And so it goes...
Richard
Green Beret From El Paso Met Valiant, Obscure Death In Vietnam
ElPasoTimes, 18 July 2010
Sgt. John Robert Jones, a Green Beret from El Paso, is the forgotten man in one of the most storied battles of Vietnam.
His fighting spirit is part of the historic record, but Jones' selflessness has often been overlooked in accounts of what happened in the
fight for Hickory Hill.
Not a word was written about him in his hometown newspapers after the Army reported him missing in action on June 5, 1971. Jones' body has never been found. This is his story, reconstructed with the help of the last American who saw him, Medal of Honor recipient Jon R. Cavaiani.
Jones was part of an Army Special Forces platoon assigned to the isolated Hickory Hill radio relay site in Vietnam.
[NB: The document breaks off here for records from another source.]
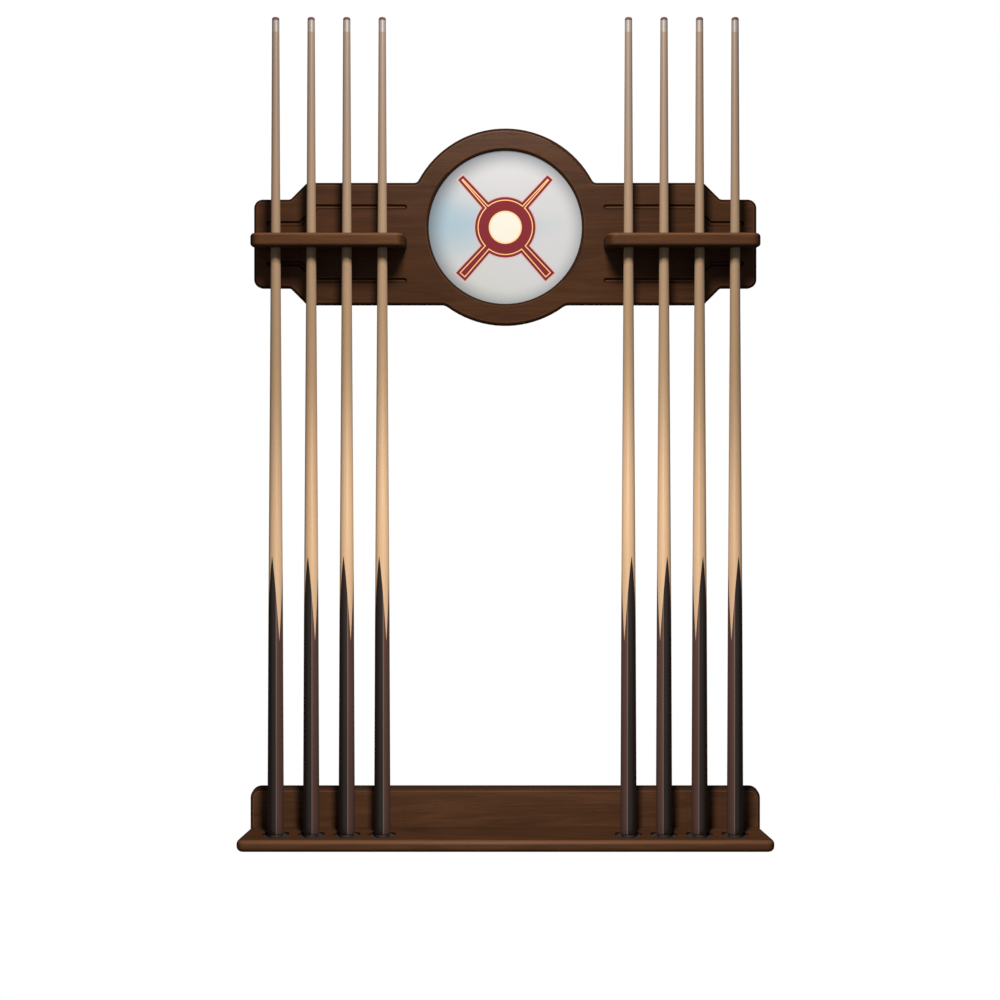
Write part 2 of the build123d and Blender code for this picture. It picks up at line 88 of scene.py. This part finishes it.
class Paint:
    """One finish, with its nodes."""

    def __init__(self, name):
        self.material = bpy.data.materials.new(name)
        self.material.use_nodes = True
        self.nodes = self.material.node_tree.nodes
        self.links = self.material.node_tree.links
        self.shader = self.nodes["Principled BSDF"]

    def node(self, kind, out=0, inputs=(), **settings):
        """Makes any node, sets it up, wires its inputs and returns one output."""
        made = self.nodes.new(kind)
        for key, value in settings.items():
            setattr(made, key, value)
        for key, value in dict(inputs).items():
            self.feed(made.inputs[key], value)
        return Wire(self, made.outputs[out])

    def feed(self, socket, value):
        """A wire is linked, anything else is set."""
        if isinstance(value, Wire):
            self.links.new(value.socket, socket)
        else:
            socket.default_value = value

    def sum(self, operation, *values):
        return self.node("ShaderNodeMath", inputs=enumerate(values), operation=operation)

    def place(self):
        """The point on the surface, in the rack's frame."""
        return self.node("ShaderNodeTexCoord", out="Object")

    def own(self, name, out="Vector"):
        """A value that the piece's own mesh carries."""
        return self.node("ShaderNodeAttribute", out=out, attribute_name=name)

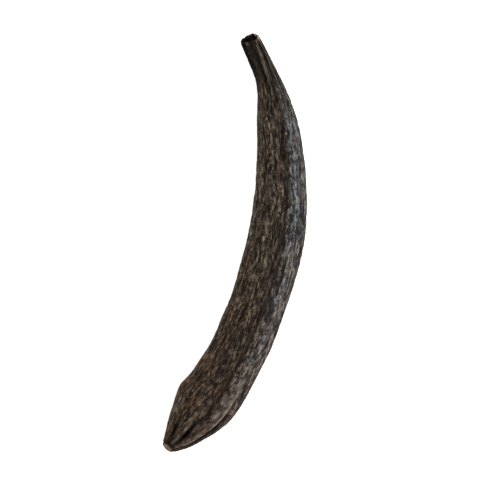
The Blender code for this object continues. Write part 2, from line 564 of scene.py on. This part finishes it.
    def skin_point(
        self, section: Section, angle: float, relief: float, width: float = 1.0, stand_out: float = 0.0
    ) -> Vector:
        """A point of the skin, before the underside is pressed flat.

        Args:
            section: The cross-section that it is in.
            angle: Direction round the section.
            relief: Height over the plain section, in mm.
            width: On an end face, the ring's width for the end.
            stand_out: How far the ring is moved towards the tip, in mm.

        Returns:
            The point in metres.
        """
        turn = math.radians(angle)
        raised = relief * MM * smooth_step(self.end_smooth, 1.0, width)
        sideways = math.cos(turn)
        across = ((section.outer if sideways > 0 else section.inner) + raised) * sideways * width
        across += (section.outer - section.inner) / 2 * (1 - width)
        up = (section.half_height + raised) * math.sin(turn) * width
        near_stalk = 1 - smooth_step(0, self.slant_share, section.share)
        near_tip = 1 - smooth_step(0, self.slant_share, 1 - section.share)
        slant = self.stalk_slant * near_stalk - self.tip_slant * near_tip
        stand_out += slant * (self.slant_foot + math.sin(turn) * width)
        return (
            section.middle
            + across * section.outward
            + Vector((0, 0, up))
            + stand_out * MM * section.onward
        )

    def press_flat(self, point: Vector) -> None:
        """Presses a point of the underside onto the ground if it is at a resting place.

        Args:
            point: The point in metres, which is moved.
        """
        for section, place in self.rest_places:
            away = point - place
            along = away.dot(section.onward) / self.rest_stretch
            distance = math.hypot(away.dot(section.outward), along)
            if point.z < section.middle.z:
                point.z *= smooth_step(self.rest_flat * MM, self.rest_fade * MM, distance)


@dataclass(frozen=True)
class Ring:
    """One ring of the skin.

    share is its share of the length. On an end face, width is its width for the end, stand_out how
    far it is moved towards the tip in mm, and step how far across the face it lies.
    """

    share: float
    width: float = 1.0
    stand_out: float = 0.0
    step: float = 0.0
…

Described by other soldiers as stocky, tough and determined, Jones was 22 years old in the spring of 1971.
With him at Hickory Hill were 16 other Special Forces soldiers and 68 commandos from the highlands of South Vietnam who were helping the Americans. U.S. soldiers called these allies Montagnards, French for "the mountain people."
Starting on June 3, a North Vietnamese unit of superior size stormed the hill with rifles, mortars and rocket-propelled grenades. Cavaiani, a staff sergeant, knew his forces were outgunned, so he moved to save them from an onslaught.
Cavaiani repeatedly exposed himself to heavy enemy fire as he led his platoon "in a desperate fight for survival," his Medal of Honor citation says. Providing covering fire, he directed the first three helicopters that began evacuating his men. Then he kept up the fight.
By the early morning hours of June 5, only Cavaiani, Jones and 17 South Vietnamese commandos remained to defend the mountaintop. Jones had assured Cavaiani that the carnage on Hickory Hill was nothing new to him and that he wanted to stay in the battle.
"I found out that he exaggerated his combat experience," Cavaiani said in a telephone interview from his home in California. "He was a good kid. I take people at their word, but I regret now that I kept Jones back with me."
Cavaiani, though just 27 at the time, regarded himself as the grizzled warrior. To him, Jones seemed very young, Green Beret or not.
Cavaiani hoped to get everybody out alive, by force or by trickery. He continued to fire away at the attackers as the last 17 Montagnards tried to escape. Some made it. Others died.
Jones went to retrieve the radio. "Charlie," as Cavaiani called the North Vietnamese, "started the big attack" about the same time.
Then Jones and Cavaiani found themselves together, trapped in a 9-by-9-foot bunker. An enemy soldier dropped a grenade through a hole in the bunker, and the blast wounded Jones in a leg.
With enemy soldiers converging, Cavaiani said, Jones said he would surrender. Cavaiani, intent on a different survival strategy, told Jones he was going to "play dead." He hoped the North Vietnamese would overlook him in the darkness and chaos.
As Jones stepped out of the bunker, he spat a profanity at the enemy. "They shot and killed him then," Cavaiani said.
A couple of the enemy soldiers spotted Cavaiani. They poked at him with their rifles, and were satisfied that he was dead. They set the bunker on fire and moved on.
Burned, exhausted and determined, Cavaiani ran from that bunker to another. Escape, though, proved impossible. Enemy soldiers captured him soon after.
They held him as a prisoner of war for 21 months, until March 1973. The following year, President Ford awarded Cavaiani the Medal of Honor, America's highest decoration for combat valor.
Once free and back in the states, he said, he visited El Paso to see Jones' parents. He said he remembered little about that time, but wanted to tell them in person how brave Jones had been under incredible pressure.
"Jones was just a young kid. He did his job up there," Cavaiani said.
The Army awarded Jones the Silver Star, the third-highest medal for valor.
Jones was listed as a student at Irvin High School in 1968, but did not graduate, a school district spokesman said.
His exploits in Vietnam went unpublicized in El Paso after his disappearance and presumed death. In the intervening years, attention bestowed on Cavaiani cast some light on Jones' story.
Cavaiani said he has the coordinates of the spot where bullets felled Jones. He said he hoped the Joint POW/MIA Accounting Command might still be able to locate his remains and verify his identity through DNA.
Had he lived, Jones would have turned 61 this year.
Instead, he died young and became one of El Paso's forgotten soldiers. Cavaiani, though, will always remember him.